Is stablecoin yield safe passive income? No, and it should not be sized as if it were. Yield on USDT or USDC depends on the paying platform's solvency, carries no PDIC insurance or government guarantee, and the sector's history includes total losses. It can play a small, explicitly speculative role for someone who already holds stablecoins; it is not a base layer.
Are dividends taxed in the Philippines? Cash dividends from domestic corporations and REITs to resident individuals carry a 10% final withholding tax, deducted before you receive them, with no further filing. Bank interest is taxed 20%, RTB coupons 20%, while MP2 dividends are tax-exempt, which is a large part of why MP2 keeps winning after-tax comparisons.
Regulatory note
Public solicitation of investments in the Philippines requires a secondary license from the Securities and Exchange Commission; a certificate of incorporation alone does not authorize an entity to take investments from the public, and the SEC publishes advisories naming unlicensed solicitors on its official channels. REITs operate under the REIT Act of 2009 with SEC and PSE oversight, banks and digital banks are supervised by the Bangko Sentral ng Pilipinas with PDIC deposit insurance up to ₱1,000,000 per depositor per bank, Treasury bonds are issued by the Bureau of the Treasury, and MP2 is administered by the Pag-IBIG Fund under its government charter. Yield on crypto assets is offered by platforms that may sit outside Philippine regulation entirely and carries no deposit insurance.

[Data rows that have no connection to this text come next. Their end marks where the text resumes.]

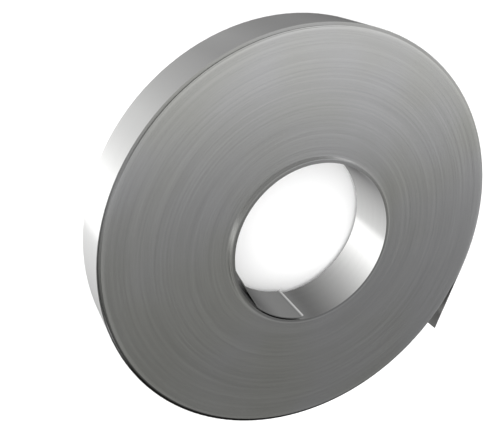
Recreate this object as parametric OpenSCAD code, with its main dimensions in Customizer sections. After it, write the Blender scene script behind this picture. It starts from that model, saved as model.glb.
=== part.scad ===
// Coil of slit steel strip lying on its back face. Millimetres, +Z up, coil axis along Z,
// front face up. Origin on the axis of the eye, at mid-width of the strip.
// Seen from above the strip winds outwards clockwise. Directions on the front face are
// given anticlockwise from +X.

/* [Coil] */
// Outside diameter over the last full turn
outer_d = 1290; // [900:10:1900]
// Diameter of the eye, left by the mandrel the strip was wound on
eye_d = 508; // [406:2:610]
// Width of the strip, which is the depth of the coil
strip_w = 170; // [60:5:300]
// Thickness of the strip
strip_t = 3; // [1:0.5:6]

/* [Turns out of line] */
// How far the first turns stand proud of the front face
eye_shift = 13; // [1:0.5:30]
// Radial build-up of those first turns
eye_band = 12; // [8:1:60]
// How far the last turns sit back from the front face
rim_shift = 5; // [1:0.5:30]
// Radial build-up of those last turns
rim_band = 9; // [4:1:60]
// Groups in which the turns between them wander in and out
groups = 24; // [8:1:40]
// Furthest that such a group stands out of line
wander = 0.8; // [0.1:0.1:3]

/* [Ends of the strip] */
// Length of the end of the last turn that springs off straight
tail_len = 285; // [60:5:400]
// Direction in which the tail leaves the coil
tail_at = -20; // [-60:1:60]
// Direction of the cut end of the first turn, inside the eye
lead_at = 262; // [180:1:300]
// Arc over which the second turn closes down again past that cut end
lead_blend = 60; // [40:5:90]

/* [Hidden] */
outer_r = outer_d / 2;
eye_r = eye_d / 2;
half_w = strip_w / 2;
// The straight tail starts this deep in the turn below it, so that its gap opens cleanly
seat = 0.3;
// Rise of the last quarter turn up to the tail
rise = strip_t - seat;
// Distance off the axis of the circle that opens the second turn past the cut end
lead_off = strip_t / (1 - cos(lead_blend));
// Cutting bodies run this far past the faces
over = 10;
// Radius at which group i starts, and how far it is shifted along the axis
function group_r(i) = eye_r + eye_band + i * (outer_r - rim_band - eye_r - eye_band) / groups;
function group_shift(i) = i < 0 ? eye_shift : i == groups ? -rim_shift : wander * sin(137 * i);

// All turns as one ring. Each group keeps the width of the strip, so it shows on both faces
module turns() {
    radii = [eye_r, for (i = [0:groups]) group_r(i), outer_r];
    rotate_extrude()
        polygon([
            for (i = [-1:groups]) for (end = [1, 2])
                [radii[i + end], group_shift(i) - half_w],
            for (i = [groups:-1:-1]) for (end = [2, 1])
                [radii[i + end], group_shift(i) + half_w]
        ]);
}

// Last quarter turn, which rises by one strip thickness, and the straight tail that it ends in
module last_turn() {
    translate([0, 0, -half_w - rim_shift]) {
        difference() {
            translate([rise, 0, 0])
                cylinder(h = strip_w, r = outer_r);
            translate([0, 0, -over])
                cylinder(h = strip_w + 2 * over, r = outer_r - rim_band / 2);
            translate([-2 * outer_r, -4 * outer_r, -over])
                cube([4 * outer_r, 4 * outer_r, strip_w + 2 * over]);
        }
        translate([outer_r - seat, -tail_len, 0])
            cube([strip_t, tail_len, strip_w]);
    }
}

// What the second turn leaves open past the cut end of the first
module lead_step() {
    intersection() {
        translate([lead_off, 0, -strip_w])
            cylinder(h = 2 * strip_w, r = eye_r + strip_t - lead_off);
        translate([0, 0, -strip_w])
            cube([outer_r, outer_r, 2 * strip_w]);
    }
}

module coil() {
    color([0.5, 0.52, 0.52])
        difference() {
            rotate([0, 0, tail_at]) {
                turns();
                last_turn();
            }
            rotate([0, 0, lead_at]) lead_step();
        }
}

coil();
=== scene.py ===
import math

import bpy
from mathutils import Matrix, Vector


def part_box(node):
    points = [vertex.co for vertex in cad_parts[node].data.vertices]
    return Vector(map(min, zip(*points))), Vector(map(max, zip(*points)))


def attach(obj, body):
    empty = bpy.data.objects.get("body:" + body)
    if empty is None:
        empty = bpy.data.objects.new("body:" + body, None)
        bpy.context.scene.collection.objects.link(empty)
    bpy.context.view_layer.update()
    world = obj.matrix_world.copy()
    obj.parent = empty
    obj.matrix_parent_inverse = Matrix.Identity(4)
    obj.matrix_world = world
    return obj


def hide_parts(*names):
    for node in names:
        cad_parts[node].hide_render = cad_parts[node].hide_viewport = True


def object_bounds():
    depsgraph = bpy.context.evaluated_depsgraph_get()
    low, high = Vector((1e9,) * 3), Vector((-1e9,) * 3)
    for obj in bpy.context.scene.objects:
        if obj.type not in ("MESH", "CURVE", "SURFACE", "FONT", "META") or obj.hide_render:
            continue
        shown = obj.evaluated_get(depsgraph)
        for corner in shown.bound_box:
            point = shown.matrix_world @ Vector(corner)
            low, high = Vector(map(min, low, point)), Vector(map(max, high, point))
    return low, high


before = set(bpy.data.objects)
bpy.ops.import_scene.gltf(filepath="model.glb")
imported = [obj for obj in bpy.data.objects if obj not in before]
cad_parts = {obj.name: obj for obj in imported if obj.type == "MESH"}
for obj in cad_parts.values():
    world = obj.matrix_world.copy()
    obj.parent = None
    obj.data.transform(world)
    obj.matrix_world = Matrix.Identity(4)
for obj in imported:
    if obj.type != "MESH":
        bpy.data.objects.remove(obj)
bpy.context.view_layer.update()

scene = bpy.context.scene


# ---------------------------------------------------------------------------------------------
# The wound strip: one length of slit, bright cold-rolled steel, wound tight on a slitter's
# mandrel. Its first turns stand proud of the face, its last ones sit back, the inner end has
# sprung off the wall of the eye and the outer end off the rim. It is all one piece.
# ---------------------------------------------------------------------------------------------

EYE_R = 0.254
STRIP_W = 0.170
RIM_R = -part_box("coil")[0][0]
# Places round the coil are in degrees anticlockwise from +X on the upper face
TAIL_AT = -20.0
TAIL_L = 0.285
LEAD_AT = 262.0
LEAD_LEAVES_WALL_AT = 188.0
LEAD_FLAT_UNTIL = 222.0
TURNS = 130 + (LEAD_AT - TAIL_AT) % 360 / 360
SLACK = 0.0035
PITCH = (RIM_R + 0.0024 - SLACK - EYE_R) / (TURNS + 1)


class Tree:
    """A node tree that is written down as sums of sockets."""

    def __init__(self, nodes, links):
        self.nodes, self.links = nodes, links

    def put(self, kind, ins=(), out=0, **settings):
        node = self.nodes.new(kind)
        for name, value in settings.items():
            setattr(node, name, value)
        for key, value in dict(ins).items():
            if value is None:
                continue
            if isinstance(value, bpy.types.NodeSocket):
                self.links.new(value, node.inputs[key])
            else:
                node.inputs[key].default_value = value
        return node.outputs[out]

    def sum(self, operation, *values, clamp=False):
        return self.put("ShaderNodeMath", dict(enumerate(values)), operation=operation,
                        use_clamp=clamp)

    def ramp(self, value, lo, hi, from_lo=0.0, from_hi=1.0, smooth=True):
        """Value carried from one range to another, easing at both ends unless smooth is false."""
        return self.put("ShaderNodeMapRange",
                        {0: value, 1: from_lo, 2: from_hi, 3: lo, 4: hi},
                        interpolation_type="SMOOTHSTEP" if smooth else "LINEAR")


winding = bpy.data.node_groups.new("winding", "GeometryNodeTree")

# The first stretch of the lead lies straight across the wall of the eye, from the place where
# it leaves the wall to one a few millimetres off it
flat_from = Matrix.Rotation(math.radians(LEAD_LEAVES_WALL_AT), 2) @ Vector((EYE_R + 0.0014, 0))
flat_to = Matrix.Rotation(math.radians(LEAD_FLAT_UNTIL), 2) @ Vector((EYE_R - 0.0050, 0))
flat_out = Vector((flat_to.y - flat_from.y, flat_from.x - flat_to.x)).normalized()
if flat_out.dot(flat_from) < 0:
    flat_out = -flat_out

sizes = {
    "Eye radius": EYE_R, "Rim radius": RIM_R, "Pitch": PITCH, "Turns": TURNS,
    "Steps a turn": 120.0, "Strip width": STRIP_W, "Strip thickness": 0.00288,
    "Lead at": math.radians(LEAD_AT), "Lead arc": math.radians(LEAD_AT - LEAD_LEAVES_WALL_AT),
    "Lead lift": 0.0050, "Flat faces": math.atan2(*flat_out.yx),
    "Flat off axis": flat_out.dot(flat_from),
    "Lip steps": 10.0, "Lip length": 0.010, "Lip lift": 0.006,
    "Tail length": TAIL_L, "Slack": SLACK,
    "Proud by": 0.013, "Proud turns": 4.0, "Set back by": 0.005, "Set back turns": 3.0,
    "Wander": 0.0011, "Chatter": 0.00025, "Seed": 7.0,
}
for name, size in sizes.items():
    winding.interface.new_socket(name, in_out="INPUT", socket_type="NodeSocketFloat")
winding.interface.new_socket("Strip finish", in_out="INPUT", socket_type="NodeSocketMaterial")
winding.interface.new_socket("Strip", in_out="OUTPUT", socket_type="NodeSocketGeometry")

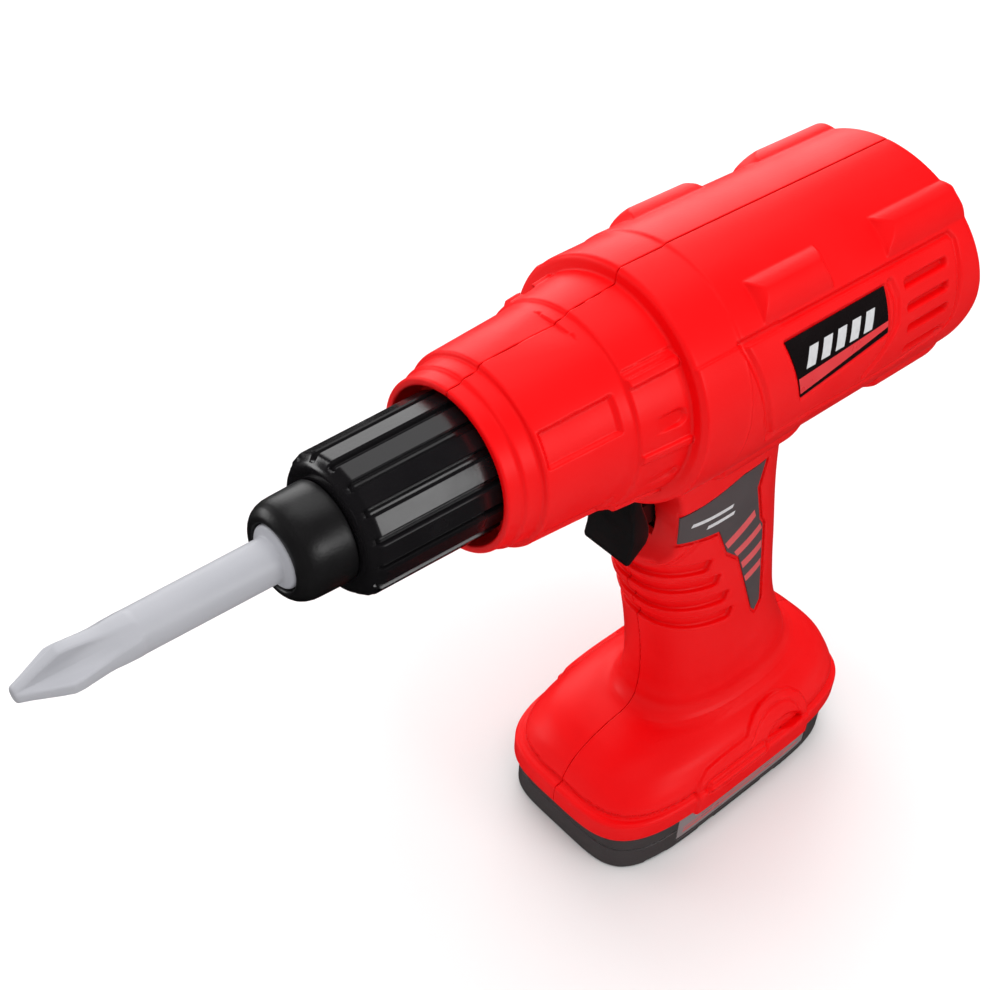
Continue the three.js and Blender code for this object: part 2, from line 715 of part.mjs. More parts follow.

On taxation, the Bureau of Internal Revenue applies a 20% final withholding tax on bank interest and bond coupons, a 10% final tax on cash dividends to resident individuals, and regular income tax on rental income, while MP2 dividends are tax-exempt under the program's rules. Figures reflect rules and published rates as of June 2026. This article is general information, not individual financial, legal, or tax advice.